» Short problem:
Reproduce only this span: the line containing "screws = []", the line containing "obj.matrix_parent_inverse = Matrix.Identity(4)", and every line between them, all exactly as given.
::: Dataset section
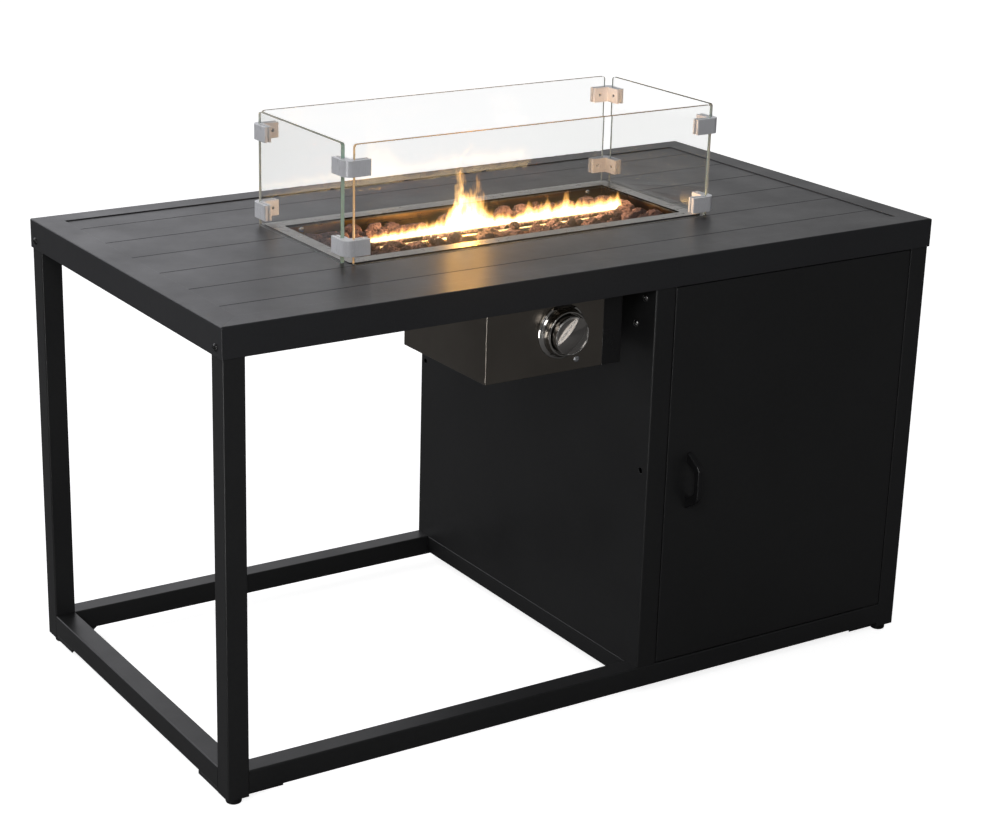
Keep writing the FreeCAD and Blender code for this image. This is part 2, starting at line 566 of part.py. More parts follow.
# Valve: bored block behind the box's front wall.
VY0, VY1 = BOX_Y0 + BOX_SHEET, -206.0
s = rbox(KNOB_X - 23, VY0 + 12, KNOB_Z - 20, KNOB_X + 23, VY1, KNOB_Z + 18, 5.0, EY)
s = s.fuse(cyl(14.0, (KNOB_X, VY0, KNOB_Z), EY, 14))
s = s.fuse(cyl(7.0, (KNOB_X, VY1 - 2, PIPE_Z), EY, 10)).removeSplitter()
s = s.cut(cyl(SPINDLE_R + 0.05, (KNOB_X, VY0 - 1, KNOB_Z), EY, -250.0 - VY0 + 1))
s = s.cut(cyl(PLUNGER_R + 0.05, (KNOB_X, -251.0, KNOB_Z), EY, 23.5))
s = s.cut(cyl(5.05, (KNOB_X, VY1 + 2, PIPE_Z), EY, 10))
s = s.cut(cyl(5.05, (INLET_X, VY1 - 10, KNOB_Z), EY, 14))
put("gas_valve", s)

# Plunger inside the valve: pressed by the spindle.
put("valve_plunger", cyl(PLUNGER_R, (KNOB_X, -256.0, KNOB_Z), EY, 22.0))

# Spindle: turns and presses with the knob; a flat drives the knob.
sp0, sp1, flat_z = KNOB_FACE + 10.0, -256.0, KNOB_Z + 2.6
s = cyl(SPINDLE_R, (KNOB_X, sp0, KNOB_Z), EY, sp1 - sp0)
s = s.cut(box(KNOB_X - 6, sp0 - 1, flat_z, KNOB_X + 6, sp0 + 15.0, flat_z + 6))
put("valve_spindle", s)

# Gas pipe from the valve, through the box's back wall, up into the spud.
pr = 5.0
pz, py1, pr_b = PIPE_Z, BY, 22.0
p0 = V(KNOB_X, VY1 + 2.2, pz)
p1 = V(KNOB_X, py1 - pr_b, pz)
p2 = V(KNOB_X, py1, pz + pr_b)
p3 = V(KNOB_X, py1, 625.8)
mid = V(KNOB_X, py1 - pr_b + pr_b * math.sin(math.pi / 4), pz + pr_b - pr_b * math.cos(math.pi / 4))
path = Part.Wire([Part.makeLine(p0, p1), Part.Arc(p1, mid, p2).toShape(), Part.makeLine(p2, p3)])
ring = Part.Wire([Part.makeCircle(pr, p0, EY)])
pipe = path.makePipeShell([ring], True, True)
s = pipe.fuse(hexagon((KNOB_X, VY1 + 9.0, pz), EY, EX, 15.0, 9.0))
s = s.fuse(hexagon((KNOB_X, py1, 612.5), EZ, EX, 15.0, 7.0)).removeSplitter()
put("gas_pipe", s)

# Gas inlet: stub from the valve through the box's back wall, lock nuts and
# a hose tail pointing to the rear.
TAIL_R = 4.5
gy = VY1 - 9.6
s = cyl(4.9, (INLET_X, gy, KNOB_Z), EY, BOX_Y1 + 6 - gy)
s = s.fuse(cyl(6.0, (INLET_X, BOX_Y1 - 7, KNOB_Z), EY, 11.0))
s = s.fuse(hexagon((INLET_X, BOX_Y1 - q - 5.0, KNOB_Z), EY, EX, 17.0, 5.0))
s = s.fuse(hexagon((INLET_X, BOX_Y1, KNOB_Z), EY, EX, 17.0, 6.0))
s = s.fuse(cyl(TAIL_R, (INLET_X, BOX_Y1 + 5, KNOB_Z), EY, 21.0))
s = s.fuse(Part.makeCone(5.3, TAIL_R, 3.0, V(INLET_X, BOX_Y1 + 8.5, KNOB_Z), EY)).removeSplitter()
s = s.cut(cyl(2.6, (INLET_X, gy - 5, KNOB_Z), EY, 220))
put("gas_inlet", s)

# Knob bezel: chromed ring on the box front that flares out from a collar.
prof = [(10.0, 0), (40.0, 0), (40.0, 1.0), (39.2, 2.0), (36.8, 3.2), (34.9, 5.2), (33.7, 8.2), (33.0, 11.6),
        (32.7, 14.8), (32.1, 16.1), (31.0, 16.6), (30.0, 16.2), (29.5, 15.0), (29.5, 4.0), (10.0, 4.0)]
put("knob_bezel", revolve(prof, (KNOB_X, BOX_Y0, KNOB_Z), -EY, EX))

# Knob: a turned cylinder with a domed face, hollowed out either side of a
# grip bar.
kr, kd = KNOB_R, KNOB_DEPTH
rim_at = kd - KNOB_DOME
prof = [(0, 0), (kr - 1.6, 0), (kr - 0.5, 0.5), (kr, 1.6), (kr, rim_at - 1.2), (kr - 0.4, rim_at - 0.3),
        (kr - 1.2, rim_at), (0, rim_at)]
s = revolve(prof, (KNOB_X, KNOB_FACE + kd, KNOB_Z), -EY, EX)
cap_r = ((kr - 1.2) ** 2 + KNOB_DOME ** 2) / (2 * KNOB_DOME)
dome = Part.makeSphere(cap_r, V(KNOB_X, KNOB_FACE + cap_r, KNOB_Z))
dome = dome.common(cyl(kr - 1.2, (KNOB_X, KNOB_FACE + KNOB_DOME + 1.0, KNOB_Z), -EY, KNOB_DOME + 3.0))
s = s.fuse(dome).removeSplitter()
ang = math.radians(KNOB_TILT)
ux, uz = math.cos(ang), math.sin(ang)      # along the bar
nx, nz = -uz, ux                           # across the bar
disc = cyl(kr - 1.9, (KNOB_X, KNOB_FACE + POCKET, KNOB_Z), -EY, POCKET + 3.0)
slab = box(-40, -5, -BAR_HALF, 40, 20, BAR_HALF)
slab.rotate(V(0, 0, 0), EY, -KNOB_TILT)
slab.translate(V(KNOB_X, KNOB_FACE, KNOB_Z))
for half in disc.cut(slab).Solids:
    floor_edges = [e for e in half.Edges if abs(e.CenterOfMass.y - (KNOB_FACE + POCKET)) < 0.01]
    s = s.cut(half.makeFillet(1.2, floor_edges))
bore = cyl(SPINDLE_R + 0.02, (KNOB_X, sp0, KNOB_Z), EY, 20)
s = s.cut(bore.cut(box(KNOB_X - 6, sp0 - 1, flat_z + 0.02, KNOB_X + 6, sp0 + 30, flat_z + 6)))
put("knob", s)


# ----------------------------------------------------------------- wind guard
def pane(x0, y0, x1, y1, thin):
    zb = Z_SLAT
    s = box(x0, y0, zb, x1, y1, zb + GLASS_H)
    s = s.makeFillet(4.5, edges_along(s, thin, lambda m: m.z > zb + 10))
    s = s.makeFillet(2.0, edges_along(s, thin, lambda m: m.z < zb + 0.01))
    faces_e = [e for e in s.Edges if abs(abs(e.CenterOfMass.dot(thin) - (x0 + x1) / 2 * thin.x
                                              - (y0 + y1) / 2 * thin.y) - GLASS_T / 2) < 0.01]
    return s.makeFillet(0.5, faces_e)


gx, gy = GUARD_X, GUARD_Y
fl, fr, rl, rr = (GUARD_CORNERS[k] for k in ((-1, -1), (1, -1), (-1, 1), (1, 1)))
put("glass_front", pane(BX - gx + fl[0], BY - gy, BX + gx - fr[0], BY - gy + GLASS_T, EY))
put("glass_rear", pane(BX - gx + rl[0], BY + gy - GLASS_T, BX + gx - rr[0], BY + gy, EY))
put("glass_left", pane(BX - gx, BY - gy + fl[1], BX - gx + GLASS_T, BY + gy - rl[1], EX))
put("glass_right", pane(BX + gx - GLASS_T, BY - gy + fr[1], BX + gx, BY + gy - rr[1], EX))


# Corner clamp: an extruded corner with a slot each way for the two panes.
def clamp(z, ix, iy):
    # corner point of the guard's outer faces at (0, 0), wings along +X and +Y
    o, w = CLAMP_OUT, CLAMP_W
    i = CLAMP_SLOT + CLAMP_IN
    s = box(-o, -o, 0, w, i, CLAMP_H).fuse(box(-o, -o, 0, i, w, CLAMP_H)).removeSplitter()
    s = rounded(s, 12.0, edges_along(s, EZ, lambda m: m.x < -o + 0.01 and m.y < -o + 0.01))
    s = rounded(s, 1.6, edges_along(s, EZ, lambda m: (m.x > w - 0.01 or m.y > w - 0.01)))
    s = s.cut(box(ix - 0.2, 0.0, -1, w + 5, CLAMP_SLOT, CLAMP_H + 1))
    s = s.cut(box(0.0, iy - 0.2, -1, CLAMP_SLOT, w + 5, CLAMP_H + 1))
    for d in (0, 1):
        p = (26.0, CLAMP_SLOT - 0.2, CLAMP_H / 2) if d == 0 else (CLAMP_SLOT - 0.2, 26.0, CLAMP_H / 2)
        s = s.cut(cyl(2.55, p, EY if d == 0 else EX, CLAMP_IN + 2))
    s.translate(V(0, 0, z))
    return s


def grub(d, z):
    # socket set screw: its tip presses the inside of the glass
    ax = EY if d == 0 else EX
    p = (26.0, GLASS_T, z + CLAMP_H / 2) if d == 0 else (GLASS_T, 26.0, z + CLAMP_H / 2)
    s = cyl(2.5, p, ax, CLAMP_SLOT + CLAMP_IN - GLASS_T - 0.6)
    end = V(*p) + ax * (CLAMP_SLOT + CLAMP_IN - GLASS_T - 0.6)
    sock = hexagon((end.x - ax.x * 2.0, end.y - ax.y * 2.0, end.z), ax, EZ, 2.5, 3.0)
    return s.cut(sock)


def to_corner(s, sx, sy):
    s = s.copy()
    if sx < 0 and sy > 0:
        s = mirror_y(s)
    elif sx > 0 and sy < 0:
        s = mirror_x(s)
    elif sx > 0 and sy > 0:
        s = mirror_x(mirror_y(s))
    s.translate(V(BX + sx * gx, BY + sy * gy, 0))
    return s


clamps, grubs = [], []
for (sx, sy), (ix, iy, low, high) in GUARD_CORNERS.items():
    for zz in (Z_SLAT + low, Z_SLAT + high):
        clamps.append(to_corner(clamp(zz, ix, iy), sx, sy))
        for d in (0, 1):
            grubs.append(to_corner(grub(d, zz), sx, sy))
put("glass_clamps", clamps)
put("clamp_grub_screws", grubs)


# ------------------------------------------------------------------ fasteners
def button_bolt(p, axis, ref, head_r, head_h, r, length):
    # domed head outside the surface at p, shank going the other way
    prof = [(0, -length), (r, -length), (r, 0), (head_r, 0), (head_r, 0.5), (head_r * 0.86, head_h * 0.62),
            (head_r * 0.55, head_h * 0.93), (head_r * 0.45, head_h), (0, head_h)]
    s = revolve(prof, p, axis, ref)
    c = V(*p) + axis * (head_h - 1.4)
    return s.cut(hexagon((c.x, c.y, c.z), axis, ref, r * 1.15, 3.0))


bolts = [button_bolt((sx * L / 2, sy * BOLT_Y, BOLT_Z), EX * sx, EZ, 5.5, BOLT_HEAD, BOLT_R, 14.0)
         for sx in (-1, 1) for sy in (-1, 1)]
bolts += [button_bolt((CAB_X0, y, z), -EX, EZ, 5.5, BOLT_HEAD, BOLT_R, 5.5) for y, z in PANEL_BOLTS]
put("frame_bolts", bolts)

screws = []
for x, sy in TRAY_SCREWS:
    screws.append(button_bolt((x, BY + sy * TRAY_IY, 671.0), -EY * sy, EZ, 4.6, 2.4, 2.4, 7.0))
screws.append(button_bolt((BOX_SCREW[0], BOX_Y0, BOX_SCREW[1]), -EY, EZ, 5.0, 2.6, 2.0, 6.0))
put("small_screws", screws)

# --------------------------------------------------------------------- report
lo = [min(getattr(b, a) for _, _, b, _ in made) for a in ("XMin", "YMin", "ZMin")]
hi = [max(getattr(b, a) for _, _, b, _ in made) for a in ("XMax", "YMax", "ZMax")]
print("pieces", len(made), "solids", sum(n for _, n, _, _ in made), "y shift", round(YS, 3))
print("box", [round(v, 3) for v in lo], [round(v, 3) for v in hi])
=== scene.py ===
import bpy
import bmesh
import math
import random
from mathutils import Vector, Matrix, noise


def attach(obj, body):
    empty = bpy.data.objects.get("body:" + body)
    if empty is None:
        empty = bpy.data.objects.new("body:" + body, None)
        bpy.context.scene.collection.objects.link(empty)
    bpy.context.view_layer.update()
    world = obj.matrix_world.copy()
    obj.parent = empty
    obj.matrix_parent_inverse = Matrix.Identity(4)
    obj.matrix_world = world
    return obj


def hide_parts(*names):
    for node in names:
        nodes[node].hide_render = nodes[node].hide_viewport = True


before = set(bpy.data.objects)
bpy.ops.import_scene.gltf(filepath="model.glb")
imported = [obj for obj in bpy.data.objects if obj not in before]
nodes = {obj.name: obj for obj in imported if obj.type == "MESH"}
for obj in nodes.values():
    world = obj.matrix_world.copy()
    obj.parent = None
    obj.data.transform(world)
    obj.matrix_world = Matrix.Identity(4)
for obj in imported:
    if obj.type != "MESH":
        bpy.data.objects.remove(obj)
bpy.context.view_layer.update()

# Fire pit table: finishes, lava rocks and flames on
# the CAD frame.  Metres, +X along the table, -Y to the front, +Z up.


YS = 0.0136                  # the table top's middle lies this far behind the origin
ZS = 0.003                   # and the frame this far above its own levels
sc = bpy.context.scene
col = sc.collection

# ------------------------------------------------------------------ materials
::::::
» Result of this exercise:
screws = []
for x, sy in TRAY_SCREWS:
    screws.append(button_bolt((x, BY + sy * TRAY_IY, 671.0), -EY * sy, EZ, 4.6, 2.4, 2.4, 7.0))
screws.append(button_bolt((BOX_SCREW[0], BOX_Y0, BOX_SCREW[1]), -EY, EZ, 5.0, 2.6, 2.0, 6.0))
put("small_screws", screws)

# --------------------------------------------------------------------- report
lo = [min(getattr(b, a) for _, _, b, _ in made) for a in ("XMin", "YMin", "ZMin")]
hi = [max(getattr(b, a) for _, _, b, _ in made) for a in ("XMax", "YMax", "ZMax")]
print("pieces", len(made), "solids", sum(n for _, n, _, _ in made), "y shift", round(YS, 3))
print("box", [round(v, 3) for v in lo], [round(v, 3) for v in hi])
=== scene.py ===
import bpy
import bmesh
import math
import random
from mathutils import Vector, Matrix, noise


def attach(obj, body):
    empty = bpy.data.objects.get("body:" + body)
    if empty is None:
        empty = bpy.data.objects.new("body:" + body, None)
        bpy.context.scene.collection.objects.link(empty)
    bpy.context.view_layer.update()
    world = obj.matrix_world.copy()
    obj.parent = empty
    obj.matrix_parent_inverse = Matrix.Identity(4)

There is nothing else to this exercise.